PROBLEM TO SOLVE: The data below is to be returned in full and exactly.

INFORMATION PROVIDED:
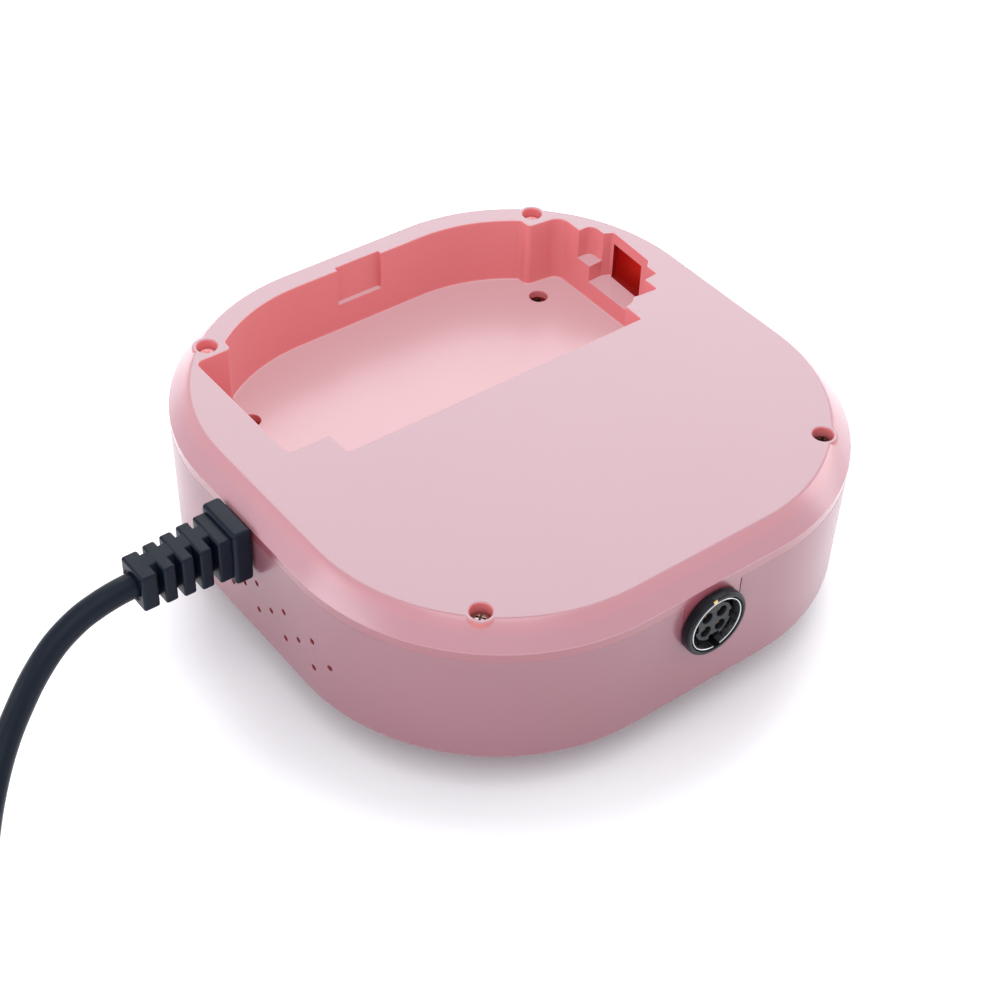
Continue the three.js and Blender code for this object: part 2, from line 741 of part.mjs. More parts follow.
// ---- assembly of the case ----
add("base_cover", baseCover(), PINK);
add("main_housing", mainHousing(), PINK);
corners.forEach(([x, y], i) => {
  add(`case_screw_${i + 1}`, screw(x, y, RECESS_FLOOR + GAP + HEAD_H, 18), STEEL);
});
[-1, 1].forEach((side, i) => {
  const top = POCKET_FLOOR - 3.4 + GAP + HEAD_H;
  add(`pocket_screw_${i + 1}`, screw(side * FLOOR_SCREW.x, FLOOR_SCREW.y, top, 4.6), DARK_STEEL);
});

// ---- assembly of the control side ----
add("display_lens", rod(HUB_R - 0.4, 0, 0, 0, 1.1, 48), GLOSS_BLACK);
add("display_hub", displayHub(), BLACK);
add("display_module", block(-15, 15, -8, 8, 6, PCB_Z - GAP), WHITE);
add("speed_ring", speedRing(), ALUMINIUM);
add("ring_gear", ringGear(), WHITE);
const pinion = add("encoder_pinion", encoderPinion(), WHITE);
const encoder = add("encoder_body", encoderBody(), STEEL);
pinion.position.x = GEAR_SPAN;
encoder.position.x = GEAR_SPAN;
buttonPlaces.forEach((x, i) => {
  add(buttonNames[i], button(x), BLACK);
  const switchLow = FACE_IN_Z + 1.3 + BUTTON_TRAVEL + GAP;
  const body = block(x - 3, x + 3, BUTTON_Y - 3, BUTTON_Y + 3, switchLow + 0.2, PCB_Z - GAP);
  add(`tact_switch_${i + 1}`, body, BLACK);
});
add("control_board", controlBoard(), BOARD);

// ---- assembly of the power side ----
add("power_board", powerBoard(), BOARD);
const partsZ = POWER_Z + PCB_T + GAP;
add("transformer_core", transformerCore(), LAMINATION);
add("transformer_winding", transformerWinding(), COPPER);
add("transformer_frame", transformerFrame(), STEEL);
add("capacitor_1", capacitor(-14, -18, partsZ, 6, 15), BLACK);
add("capacitor_2", capacitor(-14, -33, partsZ, 6, 15), BLACK);
add("bridge_rectifier", block(-34, -24, -21, -17.5, partsZ, partsZ + 10), BLACK);
add("heat_sink", heatSink(-32, -38, partsZ), ALUMINIUM);
add("power_transistor", block(-37, -27, -44, -39.3, partsZ, partsZ + 13), BLACK);
add("fuse", rodX(2.6, -9, partsZ + 3, -42, -22, 16), WHITE);
const TERMINAL = { x0: -54, x1: -44, y0: -32, y1: -20, high: 9 };
const { x0, x1, y0, y1, high } = TERMINAL;
add("terminal_block", block(x0, x1, y0, y1, partsZ, partsZ + high), WHITE);
controlBoardScrews.forEach(([x, y], i) => {
  add(`control_board_screw_${i + 1}`, smallScrew(x, y, PCB_Z + PCB_T + GAP, false), STEEL);
});
powerBoardScrews.forEach(([x, y], i) => {
  add(`power_board_screw_${i + 1}`, smallScrew(x, y, POWER_Z - GAP, true), STEEL);
});
transformerScrews.forEach(([x, y], i) => {
  const low = TRANSFORMER.z + TRANSFORMER.high;
  add(`transformer_screw_${i + 1}`, smallScrew(x, y, low, true, 3.4), STEEL);
});

// ---- assembly of the socket ----
add("socket_bezel", socketBezel(), BLACK);
add("socket_shield", socketShield(), STEEL);
add("socket_insulator", socketInsulator(), BLACK);
contacts.forEach((place, i) => add(`socket_contact_${i + 1}`, socketContact(place), BRASS));
add("socket_nut", socketNut(), STEEL);

// ---- mains lead, its coil and its plug ----
add("strain_relief", strainRelief(), BLACK);

const LEAD_R = LEAD_D / 2;
const LEAD_SIDES = 12;

// A bar of round section along a smooth curve through the points.
function cable(points, r, steps, sides) {
  const shape = new THREE.Shape();
  for (let k = 0; k < sides; k++) {
    const angle = (k * 2 * Math.PI) / sides;
    const p = [r * Math.cos(angle), r * Math.sin(angle)];
    if (k === 0) shape.moveTo(...p);
    else shape.lineTo(...p);
  }
  const extrudePath = new THREE.CatmullRomCurve3(points.map((p) => new THREE.Vector3(...p)));
  return solid(new THREE.ExtrudeGeometry(shape, { steps, extrudePath, bevelEnabled: false }));
}

// From the strain relief down to the table, and beside the coil.
const leadRoute = [
  [RELIEF_END - GAP, LEAD_Y, LEAD_Z],
  [-97.2, 4.2, 35.4],
  [-101.6, 4.1, 34.7],
  [-106.5, 3.8, 33.4],
  [-112.4, 3, 30.6],
  [-118.2, 1.5, 26.4],
  [-123.2, -0.4, 21.9],
  [-127.7, -2.8, 17.9],
  [-132.2, -6.2, 13.9],
  [-136.8, -10.8, 10],
  [-141.2, -16.4, 7.2],
  [-143.8, -19.6, 6.2],
];
add("mains_lead", cable(leadRoute, LEAD_R, 18, LEAD_SIDES), BLACK);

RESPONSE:
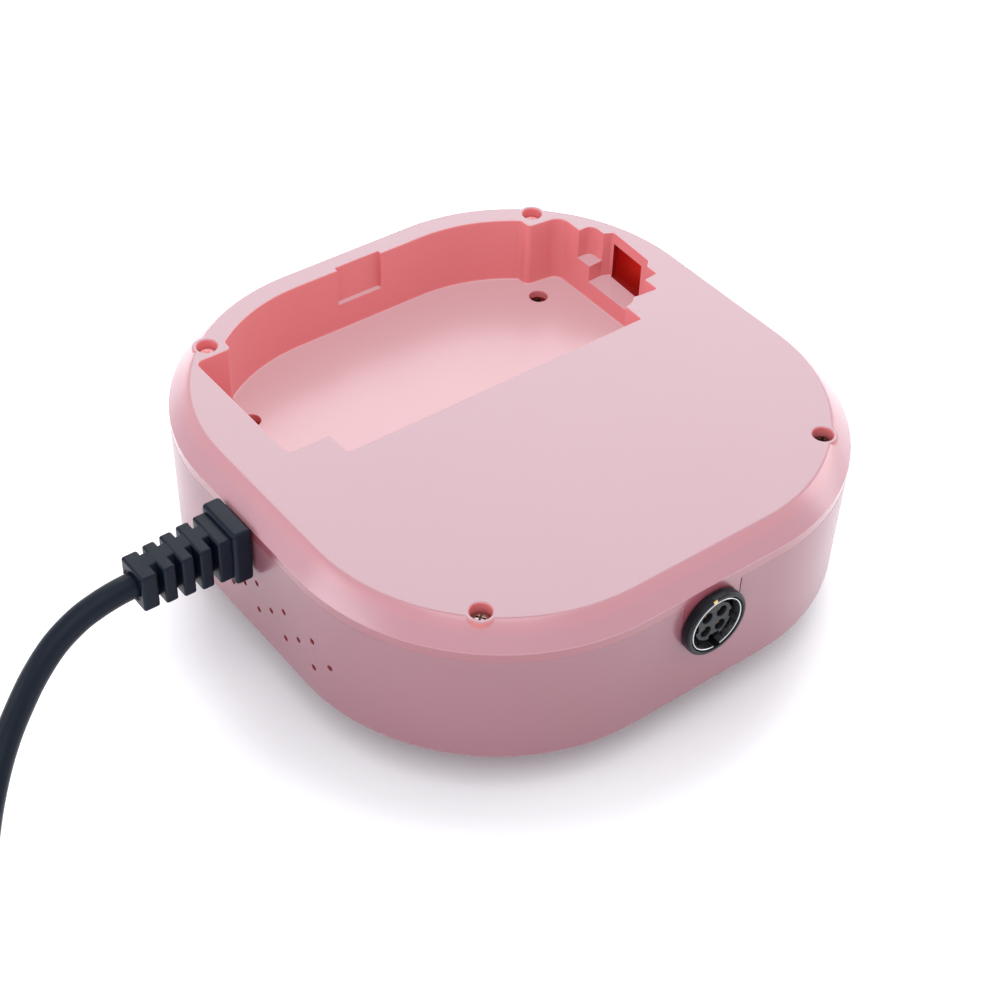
Continue the three.js and Blender code for this object: part 2, from line 741 of part.mjs. More parts follow.
// ---- assembly of the case ----
add("base_cover", baseCover(), PINK);
add("main_housing", mainHousing(), PINK);
corners.forEach(([x, y], i) => {
  add(`case_screw_${i + 1}`, screw(x, y, RECESS_FLOOR + GAP + HEAD_H, 18), STEEL);
});
[-1, 1].forEach((side, i) => {
  const top = POCKET_FLOOR - 3.4 + GAP + HEAD_H;
  add(`pocket_screw_${i + 1}`, screw(side * FLOOR_SCREW.x, FLOOR_SCREW.y, top, 4.6), DARK_STEEL);
});

// ---- assembly of the control side ----
add("display_lens", rod(HUB_R - 0.4, 0, 0, 0, 1.1, 48), GLOSS_BLACK);
add("display_hub", displayHub(), BLACK);
add("display_module", block(-15, 15, -8, 8, 6, PCB_Z - GAP), WHITE);
add("speed_ring", speedRing(), ALUMINIUM);
add("ring_gear", ringGear(), WHITE);
const pinion = add("encoder_pinion", encoderPinion(), WHITE);
const encoder = add("encoder_body", encoderBody(), STEEL);
pinion.position.x = GEAR_SPAN;
encoder.position.x = GEAR_SPAN;
buttonPlaces.forEach((x, i) => {
  add(buttonNames[i], button(x), BLACK);
  const switchLow = FACE_IN_Z + 1.3 + BUTTON_TRAVEL + GAP;
  const body = block(x - 3, x + 3, BUTTON_Y - 3, BUTTON_Y + 3, switchLow + 0.2, PCB_Z - GAP);
  add(`tact_switch_${i + 1}`, body, BLACK);
});
add("control_board", controlBoard(), BOARD);

// ---- assembly of the power side ----
add("power_board", powerBoard(), BOARD);
const partsZ = POWER_Z + PCB_T + GAP;
add("transformer_core", transformerCore(), LAMINATION);
add("transformer_winding", transformerWinding(), COPPER);
add("transformer_frame", transformerFrame(), STEEL);
add("capacitor_1", capacitor(-14, -18, partsZ, 6, 15), BLACK);
add("capacitor_2", capacitor(-14, -33, partsZ, 6, 15), BLACK);
add("bridge_rectifier", block(-34, -24, -21, -17.5, partsZ, partsZ + 10), BLACK);
add("heat_sink", heatSink(-32, -38, partsZ), ALUMINIUM);
add("power_transistor", block(-37, -27, -44, -39.3, partsZ, partsZ + 13), BLACK);
add("fuse", rodX(2.6, -9, partsZ + 3, -42, -22, 16), WHITE);
const TERMINAL = { x0: -54, x1: -44, y0: -32, y1: -20, high: 9 };
const { x0, x1, y0, y1, high } = TERMINAL;
add("terminal_block", block(x0, x1, y0, y1, partsZ, partsZ + high), WHITE);
controlBoardScrews.forEach(([x, y], i) => {
  add(`control_board_screw_${i + 1}`, smallScrew(x, y, PCB_Z + PCB_T + GAP, false), STEEL);
});
powerBoardScrews.forEach(([x, y], i) => {
  add(`power_board_screw_${i + 1}`, smallScrew(x, y, POWER_Z - GAP, true), STEEL);
});
transformerScrews.forEach(([x, y], i) => {
  const low = TRANSFORMER.z + TRANSFORMER.high;
  add(`transformer_screw_${i + 1}`, smallScrew(x, y, low, true, 3.4), STEEL);
});

// ---- assembly of the socket ----
add("socket_bezel", socketBezel(), BLACK);
add("socket_shield", socketShield(), STEEL);
add("socket_insulator", socketInsulator(), BLACK);
contacts.forEach((place, i) => add(`socket_contact_${i + 1}`, socketContact(place), BRASS));
add("socket_nut", socketNut(), STEEL);

// ---- mains lead, its coil and its plug ----
add("strain_relief", strainRelief(), BLACK);

const LEAD_R = LEAD_D / 2;
const LEAD_SIDES = 12;

// A bar of round section along a smooth curve through the points.
function cable(points, r, steps, sides) {
  const shape = new THREE.Shape();
  for (let k = 0; k < sides; k++) {
    const angle = (k * 2 * Math.PI) / sides;
    const p = [r * Math.cos(angle), r * Math.sin(angle)];
    if (k === 0) shape.moveTo(...p);
    else shape.lineTo(...p);
  }
  const extrudePath = new THREE.CatmullRomCurve3(points.map((p) => new THREE.Vector3(...p)));
  return solid(new THREE.ExtrudeGeometry(shape, { steps, extrudePath, bevelEnabled: false }));
}

// From the strain relief down to the table, and beside the coil.
const leadRoute = [
  [RELIEF_END - GAP, LEAD_Y, LEAD_Z],
  [-97.2, 4.2, 35.4],
  [-101.6, 4.1, 34.7],
  [-106.5, 3.8, 33.4],
  [-112.4, 3, 30.6],
  [-118.2, 1.5, 26.4],
  [-123.2, -0.4, 21.9],
  [-127.7, -2.8, 17.9],
  [-132.2, -6.2, 13.9],
  [-136.8, -10.8, 10],
  [-141.2, -16.4, 7.2],
  [-143.8, -19.6, 6.2],
];
add("mains_lead", cable(leadRoute, LEAD_R, 18, LEAD_SIDES), BLACK);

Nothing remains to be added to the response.